A simple ice cream maker (with an insert that goes in the freezer) is the most affordable style, and a reusable strainer is very handy for this and many other recipes.

This will make 1 quart of ice cream with 8 servings. It lasts up to a week in the freezer. If you want more, you can double or triple the recipe, but check your machine’s capacity first. You can make adjustments in the recipe card at the bottom of this post.
Equipment
- ice cream maker
- silicone loaf pan or another freezer-safe container
Ingredients
- 1½ cups whole milk (The fat content is non-negotiable here for proper freezing and that creamy texture. Lower-fat milks will result in ice crystals.)
- 1½ cups heavy whipping cream (make sure it’s full-fat)
- ¾ cup sugar
- 4 egg yolks
- 1 teaspoon vanilla extract
- pinch salt
- 1 cup chocolate sandwich cookies, such as Oreos, crushed (about 11 cookies) (The classic store brand works perfectly fine, too.)
How to Make Cookies And Cream Ice Cream
Step One: Make The Custard
First, we begin by heating up the milk and the cream on the stove. Add 1/2 cup of sugar and heat on medium-low heat until the mixture is steaming and very warm, about 175 degrees. This takes about 5 minutes.

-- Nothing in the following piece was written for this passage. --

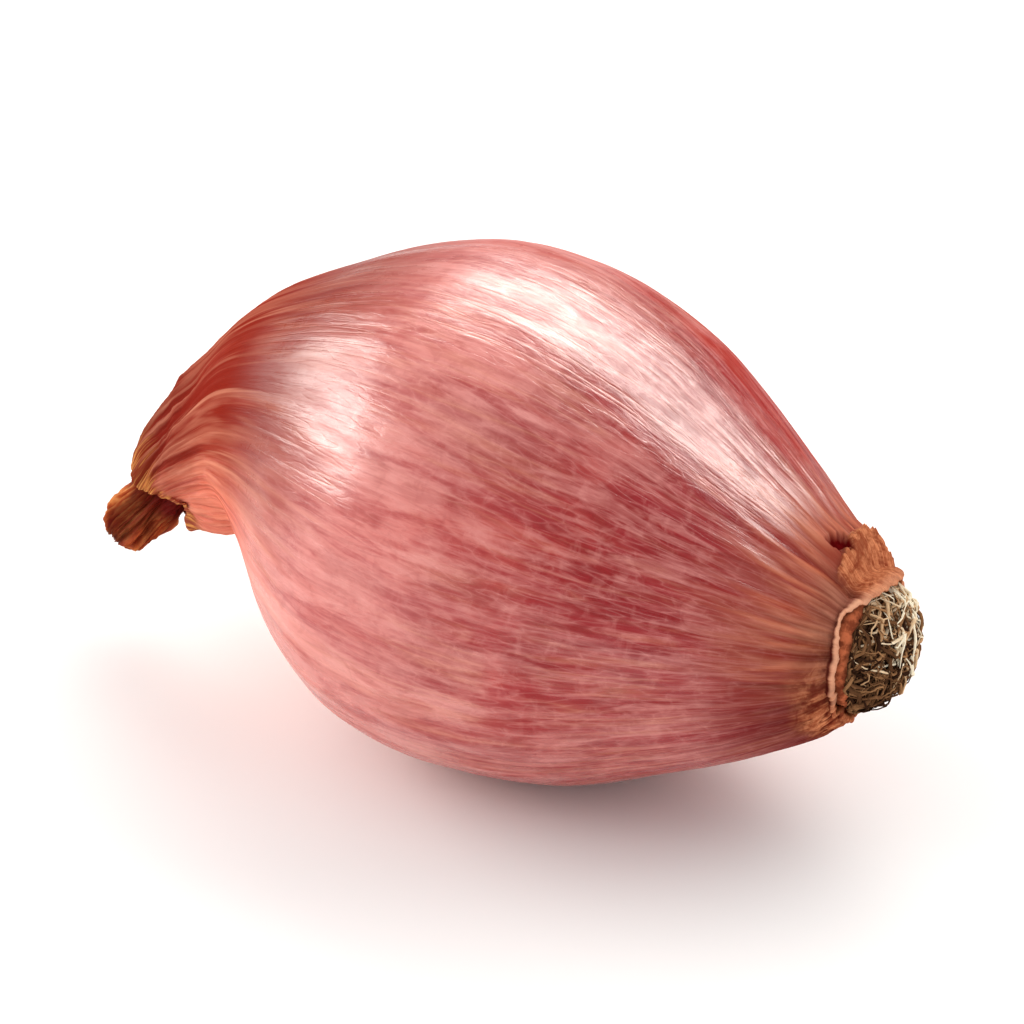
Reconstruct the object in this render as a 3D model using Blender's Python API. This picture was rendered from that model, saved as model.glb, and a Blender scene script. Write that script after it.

While the milk and cream are heating, mix the egg yolks with the remaining 1/4 cup of sugar. Use an electric hand mixer and beat until the eggs have lightened in color.

Now we have to combine these two things, but you can’t simply pour the eggs into the hot milk, or it will cook the eggs, and you’ll have bits of scrambled egg in your ice cream. Not good. So we need to mix them slowly.
Using a measuring cup, slowly scoop about 1/4 of the hot milk into the egg and sugar mixture. Stir it in, then repeat this step until you’ve added about half of the milk mixture.

Step Two: Heat And Strain
The eggs should be well tempered, and you can now combine everything back into the saucepan. It goes back on the stove and is heated to 185. It will be slightly thickened and should coat the back of a spoon.
Once the temperature is reached, remove the saucepan from the heat and stir in the vanilla and the pinch of salt. Place the ice cream custard into a strainer or use cheesecloth over a bowl.

Once it’s strained, place it in the fridge until very cold. It’s best to let it chill overnight. At the same time, place the insert for your ice cream maker into the freezer and allow it to chill.
Step Three: Churn And Add The Cookies
Don’t worry; we’re almost done! The rest of this is easy and fun!
Set up your ice cream maker and pour your cold custard right in. Start churning and keep an eye on it until it becomes the consistency of soft serve. Then add in your crushed cookies, about one-third of them at a time, and let them mix in. A little extra wouldn’t hurt anyone.

Once they are mixed in, immediately transfer the cookies and cream ice cream into a container for freezing (a loaf pan for baking works very well), cover tightly, and place back in the freezer for 2-3 hours.
And you are finally done! Scoop into bowls or cones or whatever your heart desires.
Your ice cream will stay good in the freezer for up to a week.
Tips for Making Your Ice Cream Base
Watch your temperatures: A kitchen thermometer is your best friend here. Heating the custard to 185°F ensures it’s thick enough without going too far and curdling.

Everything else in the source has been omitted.